Jane Hammond’s artworks are extremely difficult. Photo collages that are as much about the complicated multi-layer process she uses to create them as the visual information in the photo. Some of the photos seem to have a visual inner logic, but more prominently an inner enigmatic. A score or so of the works are currently on display at the Nina Freudenheim Gallery.

A series of artist’s statements sheds some clarifying light on her purpose and process. “I am interested in creating a body of work that is decentered, variable, changing,” she says. “I am interested in the elasticity of meaning...I am interested in complexity, combining, and context.”

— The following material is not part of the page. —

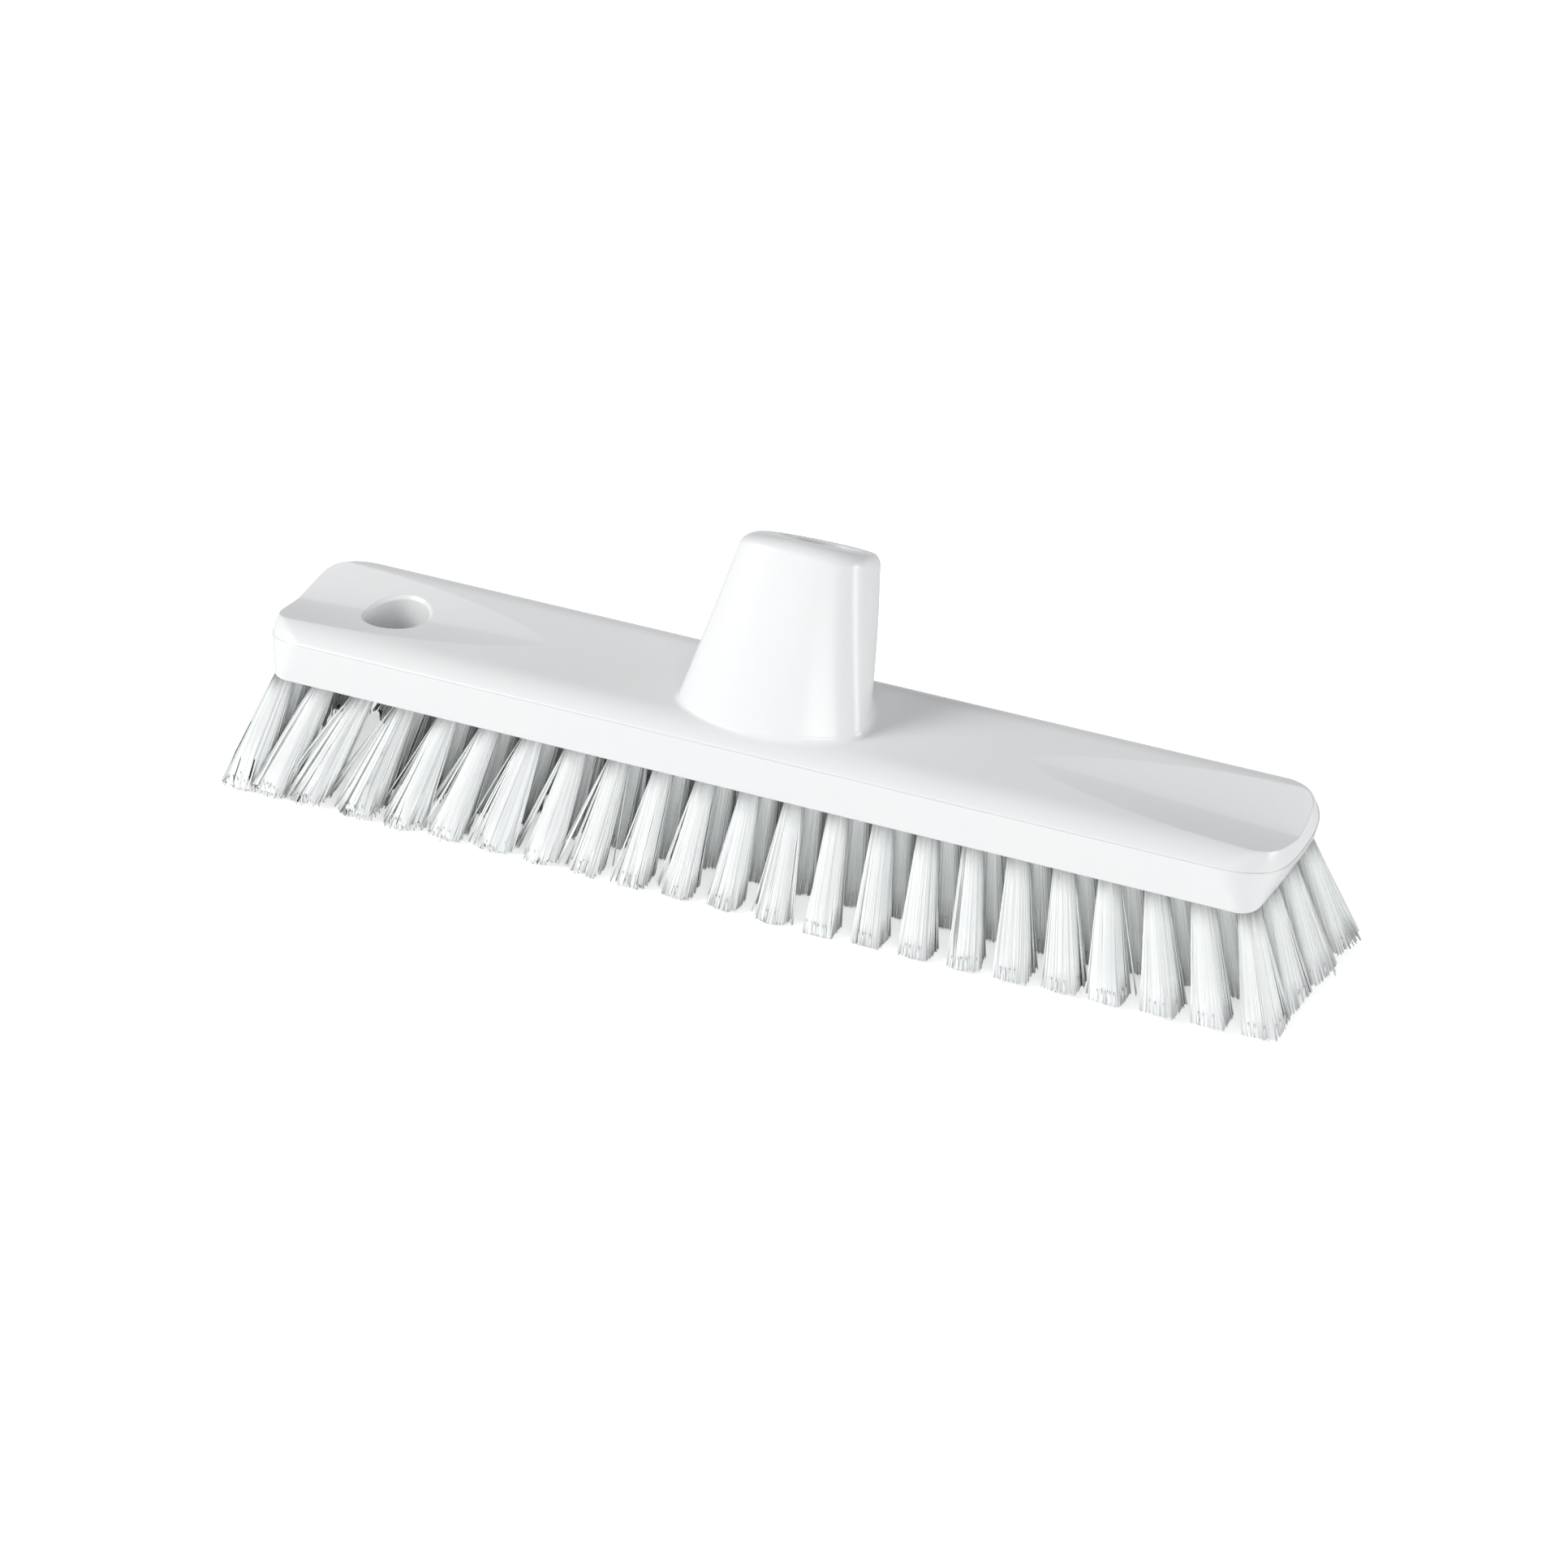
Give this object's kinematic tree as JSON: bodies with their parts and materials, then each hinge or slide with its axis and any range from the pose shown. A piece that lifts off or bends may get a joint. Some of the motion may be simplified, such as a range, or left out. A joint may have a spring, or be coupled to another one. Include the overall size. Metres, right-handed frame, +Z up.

On the process, she says she doesn’t take photographs, but makes photographs, from other photographs. Thousands of original photos she gleans from everywhere from family archives to flea markets to E-Bay. From these she selects candidate constituent photos for a contemplated work. As many as twenty or more original photos for the making of one composite photo.

Starting with an idea, a photo she sees in her “mind’s eye,” initially she scans all the constituent photos on a high-quality scanner, then works with a professional re-toucher, to whom she reveals “a sketch I have made of the new photo, and some notes I have assembled about the idea. We work in Photoshop primarily...In addition to silhouetting out constituent elements and inserting them into a new space, we do many more ‘painterly’ things. We add darkness or light...We add tiny details from other photographs. We build shadows, we transparentize...”

Eventually, she says, “I feel that the idea is realized and I commit to a final digital file.” The digital file is then converted to a photo negative, or actually several, and the selected photographic negative printed as a silver gelatin print. “I work with a renowned printer and we go through several stages of printing as well, using many of the classical tools, dodging and burning, etc.”

The result is a kind of mindscape, a meta-photo, a scene or action that never happened, essentially surrealist, a fiction composed of elements of fact, representing for the artist “a new and often inexplicable meta-truth.”

And visually passing strange, in the odd juxtaposition of disparate and foreign elements—foreign in the sense of set in foreign lands, often vaguely Southeast Asian, but just as often unidentifiable non-existent settings, mountains, plains, conglomerate urban areas, as well as in the sense of lands of unlikeness—but getting beyond the strangeness, beautiful, in the fairy tale evocative quality of the juxtapositions, the mix of foreign and familiar. A troupe of circus clown types arrayed around a central group of five Pierrot figures—white pajama costumes, little cone hats—against and inside-looking out from windows—a kind of maybe rural Russian church building. A dream vision scene of a naked woman and elephant sharing the pool below a jungle river waterfall. A façade view of several stories of balcony walkways on what looks like some third-world tenement apartment building, balcony railings hung with copious laundry, and occupants out and posing for the picture, each with an animal pet—dogs and snakes and monkeys.

Inner logic intrudes sometimes by way of visual formal echoes, as in a piece presenting, middle foreground, an Indian teepee on snow-covered terrain, a background perfect volcano, smoking placidly, and—inverting the teepee and volcano form—near foreground, a peacock in display mode, strutting in the snow. Sometimes thematically, as in a political theme piece showing ranks of recruit sailors set to a task of knotting and unknotting strands of rope, while in an open area in front of the recruits—but only a few of the recruits look up from their rope task to notice—another military dress figure attends to an apparent torture victim, naked and rope hog-tied. Evoking Abu Ghraib.

Most of the time though there’s not that much to grab onto. Instead you just hang on, and bask in the strangeness, the exoticism, the exhilarating centrifugality.

The Jane Hammond display continues through October 8.